Students, staff and faculty members are getting ready to start a new school year as the reentry on campus is around the corner. The University of Arizona will officially start the fall semester on Aug. 24, but this time the campus life will have a different look than other years.
COVID-19 made the world take an unexpected turn forcing companies, schools and universities to make remote work available. The UA has been working on a reentry plan, which includes the implementation of new protocols to address the any issue related to COVID-19.
People directly affected by these policies, such as students and professors, showed their concerns about the topic.
RELATED: Campus reentry update: Robbins and Carmona discuss downward COVID-19 trends and dorm move-in
Ruxandra Guidi, an assistant professor of practice at the UA School of Journalism, had so many questions about getting back to campus with unclear answers.
“What is in place to safeguard us from getting sick? How do we respond if one of our students is sick? What are our rights if we do get sick? How do we prevent us and others from getting our families and neighbors sick? I hear different things from various UA departments, and I have little confidence that university administrators have our health and well-being in mind,” Guidi said via email.
Vincent Jasso, a political science and public management & policy senior, mentioned that his biggest concern on coming back to campus was how the university will reinforce the new rules.
“I believe the mask rule will be really difficult to enforce. There have been a lot of people that have expressed their opposition to using masks,” Jasso said via email. “I’m not the biggest fan of coming back to campus.”
In terms of living on campus, Jasso, who was going to be living in the dorms by himself, was worried about how the bathroom’s sanitization is going to work.
“I’m hoping the university steps up its sanitation of the bathrooms in the dorms and handles situations of cases in the dorms well,” Jasso said in an email.
Natalie Feldman, a UA student and Tucsonan, has been near the UA campus all her life since she went to high school just a block away. Feldman was going to be living off-campus in an apartment with three roommates. She mentioned that having a conversation with your roommates on important topics was a good way to keep everyone on the same page.
Feldman was aware that the fall semester won’t be an ordinary semester online and missed some of the smaller things about university life.
“Walking to class was really therapeutic for me and I’m kind of sad that I don’t get to walk to class anymore,” Feldman said.
RELATED: Here’s what the Student Union will look like in the fall
Many students used to spend a lot of time on campus, either as away for studying purposes or as a meeting place.
Jacqueline Rodriguez, who was starting off her senior year, was discontent about going into her last year of college full online.
“I was everywhere on campus and I was always surrounded by people,” Rodriguez said.
Students may go to college with the idea of pursuing freedom. For many of the students, college is the first time they leave home. But while COVID-19 cases are pretty high in Arizona, the expectations of having a college life have been altered.

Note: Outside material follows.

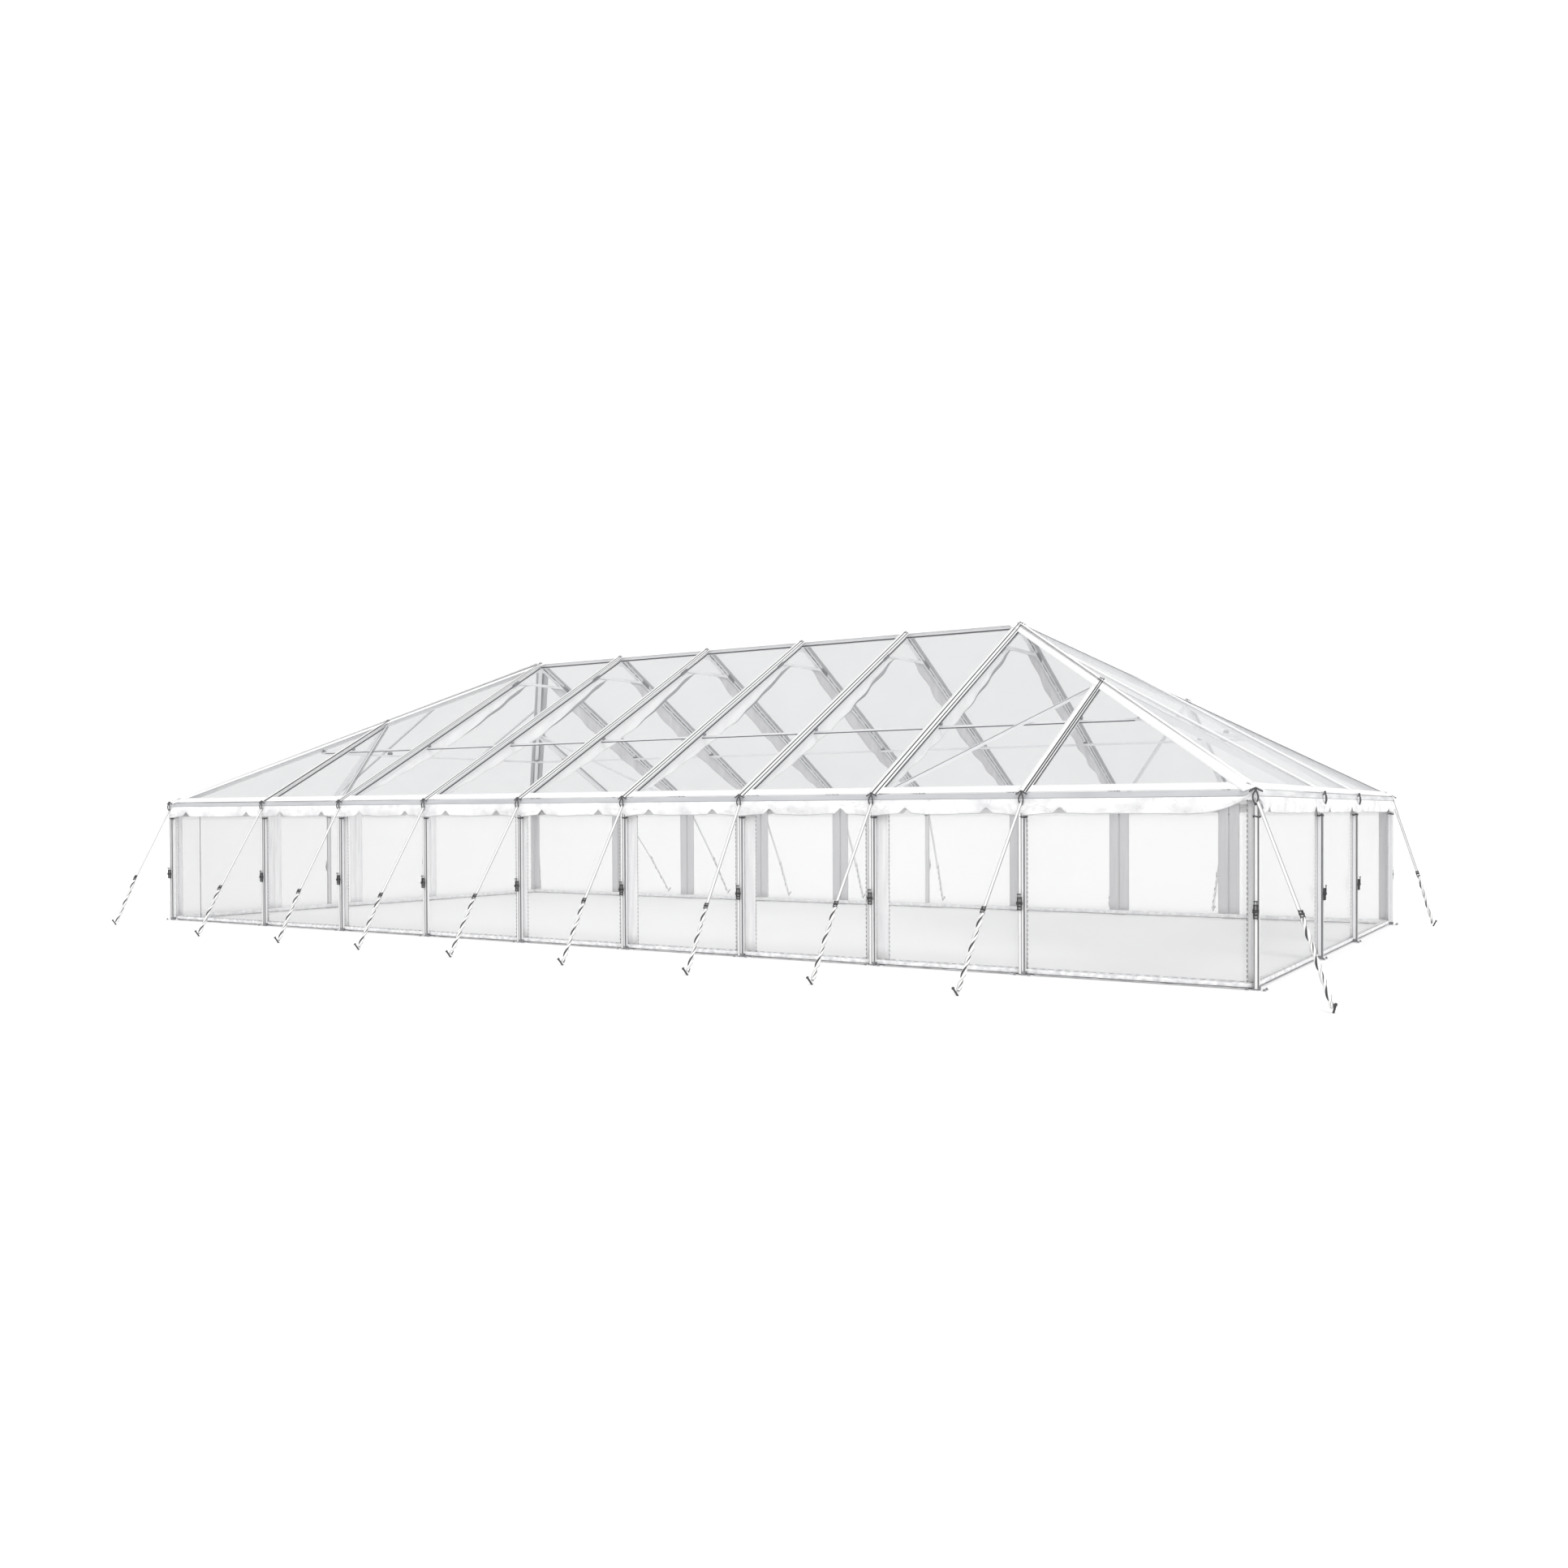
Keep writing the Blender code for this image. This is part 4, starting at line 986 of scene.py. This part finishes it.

“I think for those that were wanting to have a social life of partying and big social events likely won’t have it this fall. It’ll be too difficult to have large public gatherings without running a risk of spreading COVID-19,” Jasso said.
RELATED: UA filmmakers’ big night: I Dream in Widescreen 2020
The college experience that many have aspired to faded away with the COVID-19 outbreak has made a lot of students think about taking a gap year.
“The college experience at the end of the day is just like having your own freedom as part of it, but also just having and education and being able to use that education in the future,” Feldman said.
Feldman affirmed some of her friends have thought about taking a gap year, but she said it was not for her.
For the last couple of months, some students have learned how to adapt to situations that they were not familiar with.
“[Going full online classes] won’t be that much of an adjustment,” Feldman said, “and I think that maybe a lot of students would be in the same boat just because we’ve been doing this already.”